A drug is developed that blocks angiogenesis. It will have the following effect(s) on cancer cells
Is this a complete question..?
OK, dolcevita, it helps if you post the options. It also helps if you also post what specifically about the problem you don't understand. The efficiency of anti-angiogenesis drugs in treating solid body tumors (i.e., the kinds of cancers which consist of lumps of cells as opposed to diffuse cancers like leukemia) is actually an incompletely understood and contentious subject. The cells in these tumors need oxygen and metabolites from the blood to grow and it has been shown that reducing the oxygen and nutrient supply to these tumors by decreasing blood flow decreases their overall cell proliferation rate.

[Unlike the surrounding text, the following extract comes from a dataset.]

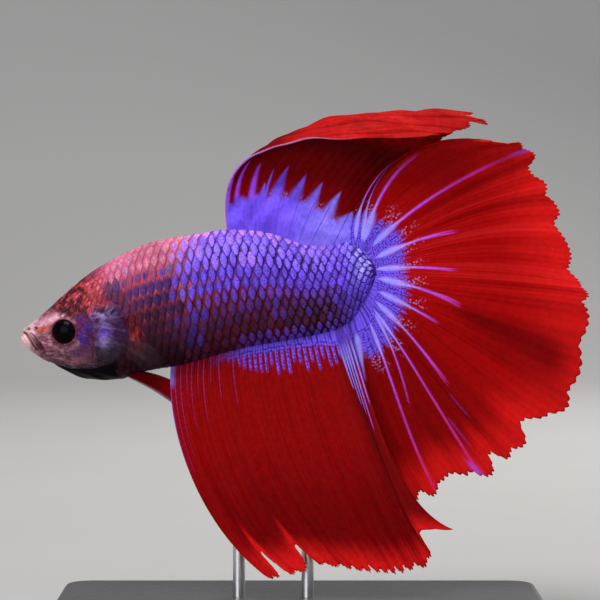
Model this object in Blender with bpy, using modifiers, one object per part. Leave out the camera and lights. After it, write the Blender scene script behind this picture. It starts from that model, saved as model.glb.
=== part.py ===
"""Male halfmoon betta swimming level with its fins spread, a still life-size model on a display stand.

Metres, +Z up. The head points toward -X and the fish's left side faces -Y. The origin is the middle of the
stand's underside. The body is lofted from its back line, belly line and half widths, in a line of its own
that is tipped nose down by PITCH. Each fin is a sheet spanned between guide rays.
"""

import math

import bmesh
import bpy
import numpy as np
from mathutils import Matrix

MM = 0.001
GAP = 0.3
PITCH = math.radians(9.8)
SNOUT = (-36.14, 39.4)
FIN_THICK = 0.5

# Body stations: distance from the snout, back above the axis, belly above the axis, half width.
STATIONS = np.array([
    (-0.2, -0.45, -0.45, 0.0),
    (0.3, 0.72, -1.62, 1.15),
    (1.3, 1.32, -2.75, 1.75),
    (2.8, 2.08, -4.1, 2.35),
    (4.5, 3.17, -5.5, 3.0),
    (6.5, 4.45, -6.85, 3.6),
    (9.0, 5.95, -7.6, 4.25),
    (12.0, 7.32, -7.95, 4.7),
    (15.0, 8.42, -7.5, 4.85),
    (19.0, 9.2, -7.5, 4.8),
    (24.0, 9.22, -7.0, 4.5),
    (29.0, 9.05, -6.65, 3.95),
    (34.0, 7.75, -6.65, 3.25),
    (38.0, 5.65, -6.55, 2.6),
    (41.5, 4.8, -6.1, 2.0),
    (44.2, 4.75, -4.0, 1.45),
    (46.0, 3.0, -1.7, 1.0),
    (46.9, 0.4, 0.4, 0.0),
])
NECK_CUT = 13.7
TAIL_CUT = 38.2
RING = 26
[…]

For that reason, anti-angiogensis drugs have long been given to cancer patients to slow the rate of tumor growth. The problem is, the patients who are given these drugs rarely survive longer than patients with the same cancers who are not given the treatment. In fact, many of them fare worse. Why is this? As it turns out, starving cancer cells of oxygen and nutrients by blocking their blood flow actually activates metastasic signalling pathways within the tumor itself: it senses that it has been challenged or reached the 'carrying capacity' of its host tissue early, so it focuses its energy not on growing itself but on seeding itself elsewhere in the body. Whoever came up with this question probably has no idea about this. The people who write multiple choice questions are usually five to ten years behind actual scientific thought. And as you haven't provided us with any multiple choice options, I don't know what the right answer is but I hope you find this helpful.